> _INSTRUCTIONS TO FOLLOW_
Please output the lines shown below exactly as they appear.

> _GIVEN INFORMATION_
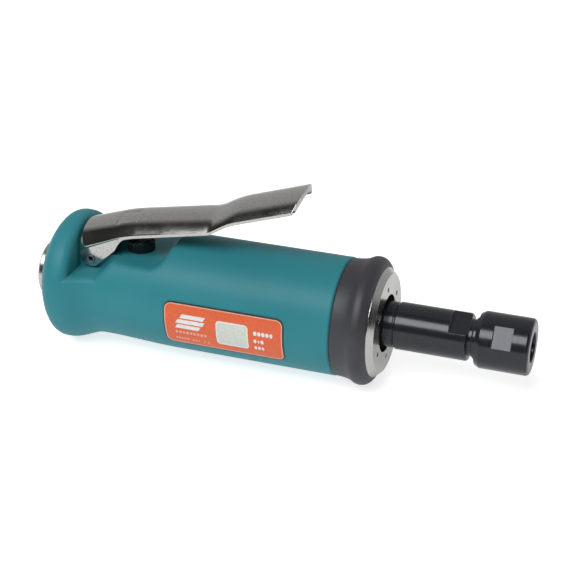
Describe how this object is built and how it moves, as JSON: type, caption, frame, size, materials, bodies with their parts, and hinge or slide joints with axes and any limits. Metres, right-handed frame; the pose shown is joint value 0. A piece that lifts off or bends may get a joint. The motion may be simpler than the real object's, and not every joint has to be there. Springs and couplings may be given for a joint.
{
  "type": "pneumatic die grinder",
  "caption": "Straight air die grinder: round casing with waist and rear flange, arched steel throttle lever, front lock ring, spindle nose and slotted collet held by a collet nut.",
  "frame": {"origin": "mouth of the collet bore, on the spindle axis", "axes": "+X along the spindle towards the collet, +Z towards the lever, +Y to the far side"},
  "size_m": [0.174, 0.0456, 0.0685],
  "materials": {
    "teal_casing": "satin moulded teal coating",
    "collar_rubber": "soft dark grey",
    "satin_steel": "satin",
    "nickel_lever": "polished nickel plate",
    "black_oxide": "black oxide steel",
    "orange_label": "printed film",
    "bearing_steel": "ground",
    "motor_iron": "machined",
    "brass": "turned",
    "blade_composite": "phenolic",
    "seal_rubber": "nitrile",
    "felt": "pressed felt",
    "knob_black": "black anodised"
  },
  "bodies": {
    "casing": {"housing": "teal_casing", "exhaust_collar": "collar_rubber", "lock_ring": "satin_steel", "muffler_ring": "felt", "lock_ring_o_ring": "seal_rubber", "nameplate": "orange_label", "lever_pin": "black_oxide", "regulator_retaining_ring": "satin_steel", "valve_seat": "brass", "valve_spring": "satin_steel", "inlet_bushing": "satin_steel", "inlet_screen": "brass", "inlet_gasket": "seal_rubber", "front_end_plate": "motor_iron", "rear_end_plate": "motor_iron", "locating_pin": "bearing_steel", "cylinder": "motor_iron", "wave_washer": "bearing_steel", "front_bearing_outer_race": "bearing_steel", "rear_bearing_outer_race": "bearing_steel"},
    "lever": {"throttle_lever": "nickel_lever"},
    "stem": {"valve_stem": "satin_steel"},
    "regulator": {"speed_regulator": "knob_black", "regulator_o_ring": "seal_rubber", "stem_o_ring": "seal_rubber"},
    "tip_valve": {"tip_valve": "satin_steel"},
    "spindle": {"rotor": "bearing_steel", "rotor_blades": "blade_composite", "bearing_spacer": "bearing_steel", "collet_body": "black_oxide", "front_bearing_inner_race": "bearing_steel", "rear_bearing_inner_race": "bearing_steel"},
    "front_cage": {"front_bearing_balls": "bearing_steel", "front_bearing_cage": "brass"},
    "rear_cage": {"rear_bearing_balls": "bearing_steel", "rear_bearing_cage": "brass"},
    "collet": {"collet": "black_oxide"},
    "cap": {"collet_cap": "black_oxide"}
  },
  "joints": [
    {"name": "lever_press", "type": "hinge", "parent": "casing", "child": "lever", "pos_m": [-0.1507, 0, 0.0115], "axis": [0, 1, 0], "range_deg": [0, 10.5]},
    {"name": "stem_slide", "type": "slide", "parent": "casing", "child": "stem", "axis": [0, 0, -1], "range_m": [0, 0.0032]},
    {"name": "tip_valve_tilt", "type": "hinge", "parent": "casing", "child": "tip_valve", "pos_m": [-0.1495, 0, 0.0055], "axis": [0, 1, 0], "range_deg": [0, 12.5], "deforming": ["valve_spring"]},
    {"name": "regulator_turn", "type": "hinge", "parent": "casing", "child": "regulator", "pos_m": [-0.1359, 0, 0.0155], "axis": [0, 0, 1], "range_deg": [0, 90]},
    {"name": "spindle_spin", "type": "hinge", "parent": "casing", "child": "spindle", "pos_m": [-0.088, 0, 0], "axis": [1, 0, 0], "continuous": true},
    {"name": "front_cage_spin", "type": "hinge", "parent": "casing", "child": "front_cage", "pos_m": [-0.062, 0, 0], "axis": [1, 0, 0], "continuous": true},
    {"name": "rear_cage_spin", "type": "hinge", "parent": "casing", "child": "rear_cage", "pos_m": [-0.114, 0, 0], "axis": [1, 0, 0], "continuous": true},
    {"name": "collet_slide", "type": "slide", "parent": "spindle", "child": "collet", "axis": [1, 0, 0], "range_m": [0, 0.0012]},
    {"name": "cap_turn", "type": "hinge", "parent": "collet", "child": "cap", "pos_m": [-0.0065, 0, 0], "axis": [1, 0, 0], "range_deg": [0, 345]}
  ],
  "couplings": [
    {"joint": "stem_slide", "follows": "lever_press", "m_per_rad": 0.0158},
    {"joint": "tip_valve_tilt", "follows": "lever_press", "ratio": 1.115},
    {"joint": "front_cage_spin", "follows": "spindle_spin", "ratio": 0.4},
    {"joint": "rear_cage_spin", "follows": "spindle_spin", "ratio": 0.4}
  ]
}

> _WRITTEN REPLY_
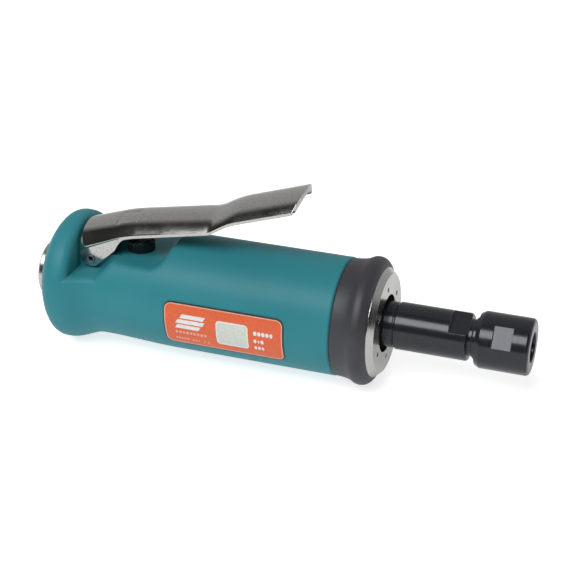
Describe how this object is built and how it moves, as JSON: type, caption, frame, size, materials, bodies with their parts, and hinge or slide joints with axes and any limits. Metres, right-handed frame; the pose shown is joint value 0. A piece that lifts off or bends may get a joint. The motion may be simpler than the real object's, and not every joint has to be there. Springs and couplings may be given for a joint.
{
  "type": "pneumatic die grinder",
  "caption": "Straight air die grinder: round casing with waist and rear flange, arched steel throttle lever, front lock ring, spindle nose and slotted collet held by a collet nut.",
  "frame": {"origin": "mouth of the collet bore, on the spindle axis", "axes": "+X along the spindle towards the collet, +Z towards the lever, +Y to the far side"},
  "size_m": [0.174, 0.0456, 0.0685],
  "materials": {
    "teal_casing": "satin moulded teal coating",
    "collar_rubber": "soft dark grey",
    "satin_steel": "satin",
    "nickel_lever": "polished nickel plate",
    "black_oxide": "black oxide steel",
    "orange_label": "printed film",
    "bearing_steel": "ground",
    "motor_iron": "machined",
    "brass": "turned",
    "blade_composite": "phenolic",
    "seal_rubber": "nitrile",
    "felt": "pressed felt",
    "knob_black": "black anodised"
  },
  "bodies": {
    "casing": {"housing": "teal_casing", "exhaust_collar": "collar_rubber", "lock_ring": "satin_steel", "muffler_ring": "felt", "lock_ring_o_ring": "seal_rubber", "nameplate": "orange_label", "lever_pin": "black_oxide", "regulator_retaining_ring": "satin_steel", "valve_seat": "brass", "valve_spring": "satin_steel", "inlet_bushing": "satin_steel", "inlet_screen": "brass", "inlet_gasket": "seal_rubber", "front_end_plate": "motor_iron", "rear_end_plate": "motor_iron", "locating_pin": "bearing_steel", "cylinder": "motor_iron", "wave_washer": "bearing_steel", "front_bearing_outer_race": "bearing_steel", "rear_bearing_outer_race": "bearing_steel"},
    "lever": {"throttle_lever": "nickel_lever"},
    "stem": {"valve_stem": "satin_steel"},
    "regulator": {"speed_regulator": "knob_black", "regulator_o_ring": "seal_rubber", "stem_o_ring": "seal_rubber"},
    "tip_valve": {"tip_valve": "satin_steel"},
    "spindle": {"rotor": "bearing_steel", "rotor_blades": "blade_composite", "bearing_spacer": "bearing_steel", "collet_body": "black_oxide", "front_bearing_inner_race": "bearing_steel", "rear_bearing_inner_race": "bearing_steel"},
    "front_cage": {"front_bearing_balls": "bearing_steel", "front_bearing_cage": "brass"},
    "rear_cage": {"rear_bearing_balls": "bearing_steel", "rear_bearing_cage": "brass"},
    "collet": {"collet": "black_oxide"},
    "cap": {"collet_cap": "black_oxide"}
  },
  "joints": [
    {"name": "lever_press", "type": "hinge", "parent": "casing", "child": "lever", "pos_m": [-0.1507, 0, 0.0115], "axis": [0, 1, 0], "range_deg": [0, 10.5]},
    {"name": "stem_slide", "type": "slide", "parent": "casing", "child": "stem", "axis": [0, 0, -1], "range_m": [0, 0.0032]},
    {"name": "tip_valve_tilt", "type": "hinge", "parent": "casing", "child": "tip_valve", "pos_m": [-0.1495, 0, 0.0055], "axis": [0, 1, 0], "range_deg": [0, 12.5], "deforming": ["valve_spring"]},
    {"name": "regulator_turn", "type": "hinge", "parent": "casing", "child": "regulator", "pos_m": [-0.1359, 0, 0.0155], "axis": [0, 0, 1], "range_deg": [0, 90]},
    {"name": "spindle_spin", "type": "hinge", "parent": "casing", "child": "spindle", "pos_m": [-0.088, 0, 0], "axis": [1, 0, 0], "continuous": true},
    {"name": "front_cage_spin", "type": "hinge", "parent": "casing", "child": "front_cage", "pos_m": [-0.062, 0, 0], "axis": [1, 0, 0], "continuous": true},
    {"name": "rear_cage_spin", "type": "hinge", "parent": "casing", "child": "rear_cage", "pos_m": [-0.114, 0, 0], "axis": [1, 0, 0], "continuous": true},
    {"name": "collet_slide", "type": "slide", "parent": "spindle", "child": "collet", "axis": [1, 0, 0], "range_m": [0, 0.0012]},
    {"name": "cap_turn", "type": "hinge", "parent": "collet", "child": "cap", "pos_m": [-0.0065, 0, 0], "axis": [1, 0, 0], "range_deg": [0, 345]}
  ],
  "couplings": [
    {"joint": "stem_slide", "follows": "lever_press", "m_per_rad": 0.0158},
    {"joint": "tip_valve_tilt", "follows": "lever_press", "ratio": 1.115},
    {"joint": "front_cage_spin", "follows": "spindle_spin", "ratio": 0.4},
    {"joint": "rear_cage_spin", "follows": "spindle_spin", "ratio": 0.4}
  ]
}